>> Begin
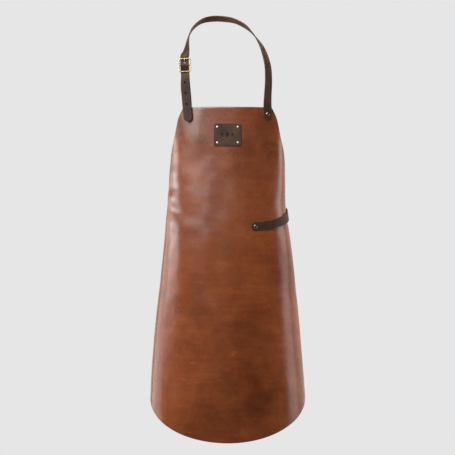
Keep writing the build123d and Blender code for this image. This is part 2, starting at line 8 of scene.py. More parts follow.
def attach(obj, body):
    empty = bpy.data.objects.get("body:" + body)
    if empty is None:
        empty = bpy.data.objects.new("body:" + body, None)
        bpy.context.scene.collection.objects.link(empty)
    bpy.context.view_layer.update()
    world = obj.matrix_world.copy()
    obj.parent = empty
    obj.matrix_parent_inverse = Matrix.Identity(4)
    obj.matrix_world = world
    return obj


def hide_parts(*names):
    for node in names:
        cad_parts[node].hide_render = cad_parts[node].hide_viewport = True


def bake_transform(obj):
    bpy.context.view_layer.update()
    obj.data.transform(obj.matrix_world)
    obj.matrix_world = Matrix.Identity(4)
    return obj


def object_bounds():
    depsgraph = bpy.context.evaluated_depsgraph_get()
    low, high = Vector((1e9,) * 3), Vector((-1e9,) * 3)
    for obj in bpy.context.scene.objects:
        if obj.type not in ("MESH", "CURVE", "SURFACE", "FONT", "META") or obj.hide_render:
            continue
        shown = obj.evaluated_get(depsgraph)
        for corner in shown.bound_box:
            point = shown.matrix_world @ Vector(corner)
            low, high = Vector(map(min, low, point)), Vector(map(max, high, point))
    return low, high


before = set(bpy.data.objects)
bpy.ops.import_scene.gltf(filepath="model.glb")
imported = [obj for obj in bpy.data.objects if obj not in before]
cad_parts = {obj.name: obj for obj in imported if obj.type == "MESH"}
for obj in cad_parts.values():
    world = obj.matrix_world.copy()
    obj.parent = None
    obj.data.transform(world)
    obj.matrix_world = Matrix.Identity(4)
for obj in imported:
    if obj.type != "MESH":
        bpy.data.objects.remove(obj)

# Leather welding apron on an unseen wearer. Metres, +Z up, the apron's outer face towards -Y.
# "drop" is the distance below the bib's top edge, "turn" the angle round the wearer from the front.
cad_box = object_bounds()
MM = 0.001

# Apron sheet, as in the CAD model: an ellipse in every horizontal section.
LEATHER = 2.2 * MM
BIB_TOP_Z = -249 * MM
APRON_DROP = 851 * MM
HALF_WIDTH_TOP = 147 * MM
HALF_WIDTH_GAIN = 58 * MM
WIDTH_GAIN_FROM = 40 * MM
WIDTH_GAIN_OVER = 800 * MM
HALF_DEPTH_TOP = 52 * MM
HALF_DEPTH_GAIN = 80 * MM
DEPTH_GAIN_ABOVE = 20 * MM
DEPTH_GAIN_OVER = 700 * MM
FRONT_Y_TOP = -160 * MM
FRONT_Y_GAIN = -45 * MM
# Cut edge in side view, as (drop, y).
ARMHOLE = [(0, -141), (30, -133.5), (80, -124.5), (157, -100), (250, -71), (340, -52), (640, -24)]
SIDE_Y = -24 * MM
HEM_BACK_DROP = 710 * MM
HEM_FRONT_Y = -205 * MM
HEM_CORNER_RADIUS = 60 * MM
COLUMN_END_BETWEEN = (600 * MM, 860 * MM)

# Straps and hardware, as in the CAD model.
STRAP_WIDTH = 22 * MM
STRAP_THICK = 2.8 * MM
TAB_THICK = 2.6 * MM
SKIVED = 1.6 * MM
LAY_GAP = 0.25 * MM
NECK_STUD_X = 102.0 * MM
NECK_STUD_DROP = 17.5 * MM
STRAP_PAST_STUD = 3.0 * MM
STRAP_LEAVES_BIB = 11 * MM
OVER_EDGE_TWIST = 14
WAIST_STUD_TURN = 26.0
WAIST_DROP_LOW = 305 * MM
WAIST_DROP_BACK = 243 * MM
WAIST_CLIMB_POWER = 1.5
SIDE_STUD_TURN = -100.0
SIDE_TURN = 97
STRAP_HOLE_RADIUS = 2.25 * MM
SLOT_RADIUS = 1.9 * MM
SLOT_LENGTH = 3 * MM
SLOT_ABOVE_BAR = 6 * MM
PUNCH_REACH = 6 * MM
# Route of a strap through a buckle, as (along, out) in the buckle's own frame, millimetres.
BUCKLE_PASS = [(30, -2.0), (20.5, -3.35), (15.3, -3.35), (8, -0.9), (0, 1.65), (-8, -0.9), (-15.3, -3.35),
               (-18.3, -3.25), (-24, -1.9), (-30, -1.2)]
# Stations of the neck strap over the nape, (place, turn of the strap's outer face from the front), millimetres.
NECK_LOOP = [
    ((103.6, -142.2, -215.0), 31), ((105.4, -139.0, -179.0), 36), ((103.8, -131.0, -142.0), 41),
    ((95.6, -117.0, -106.0), 50), ((84.4, -97.0, -77.0), 63), ((67.6, -70.0, -49.4), 84),
    ((49.6, -42.0, -26.6), 103), ((20.0, -16.0, -6.6), 112), ((-9.0, -3.0, 1.0), 120),
    ((-38.0, 0.0, 2.4), 121), ((-65.0, -12.0, -4.6), 113), ((-84.3, -38.0, -21.8), 99),
    ((-95.4, -70.0, -41.5), 88), ((-101.3, -98.0, -60.5), 75), ((-104.2, -119.0, -79.0), 64),
    ((-105.6, -133.0, -94.5), 49), ((-107.2, -140.6, -107.5), 34),
]
NECK_TAIL = [(-108.6, -151.2, -197.0), (-105.9, -152.6, -228.0), (-103.2, -154.2, -258.0), (-101.8, -155.0, -275.0)]
NECK_TAIL_HOLES = [(-109.0, -150.8, -186.4), (-107.2, -151.9, -213.6), (-104.7, -153.3, -241.2)]


def ease(part):
    part = min(max(part, 0.0), 1.0)
    return part * part * (3 - 2 * part)


def half_width(drop):
    """Half the sheet's width at a drop."""
    return HALF_WIDTH_TOP + HALF_WIDTH_GAIN * ease((drop - WIDTH_GAIN_FROM) / WIDTH_GAIN_OVER)


def half_depth(drop):
    """The ellipse's other half axis, front to back."""
    return HALF_DEPTH_TOP + HALF_DEPTH_GAIN * ease((drop + DEPTH_GAIN_ABOVE) / DEPTH_GAIN_OVER)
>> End
PROBLEM STATEMENT: In the listing above, locate the line containing "obj.parent = empty" and the line containing "obj.data.transform(obj.matrix_world)". Transcribe those two lines and everything between them, exactly as written.

SOLUTION FOR THIS PROBLEM:
    obj.parent = empty
    obj.matrix_parent_inverse = Matrix.Identity(4)
    obj.matrix_world = world
    return obj


def hide_parts(*names):
    for node in names:
        cad_parts[node].hide_render = cad_parts[node].hide_viewport = True


def bake_transform(obj):
    bpy.context.view_layer.update()
    obj.data.transform(obj.matrix_world)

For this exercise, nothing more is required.